Invasive species are not necessarily only animals. There are also highly threatening plant species that can take over an ecosystem. In Alberta, one of the more highly known is the flowering rush (Butomus umbellatus), which infests freshwater habitats like lakes or streams, growing in thick, choking “mat-like” patches. This reduces the water quality, displaces native species, and disrupts the flow of water across the basin. Careful removal of flowering rush is essential, as even small pieces lost can infest a new area if left unnoticed (AEP).

What can we do to avoid spreading or introducing invasive species?

The majority of invasive species control is directed by the Alberta and smaller local governments, who are also responsible for creating and developing education about which invasive species affect Alberta and what can be done to prevent/control them.
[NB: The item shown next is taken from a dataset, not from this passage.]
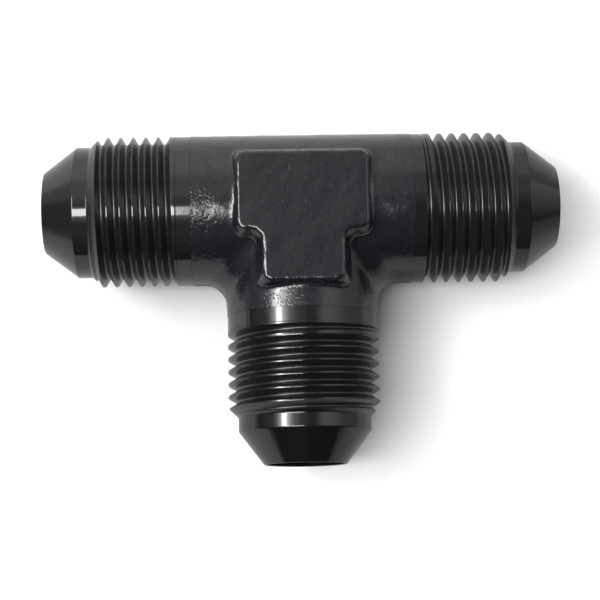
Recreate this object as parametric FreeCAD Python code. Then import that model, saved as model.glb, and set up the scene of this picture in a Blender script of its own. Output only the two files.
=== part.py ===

Collaborative work between the government, volunteer groups and landowners aiming to improve public awareness and improve co-ordination and communication is key in decreasing the risk of invasive species (AEP).

On an individual level, being aware of which species may be threatening, and taking care not to introduce (whether accidentally or on purpose) foreign species into the wilds are the best steps we can take to helping preserve our native ecosystems.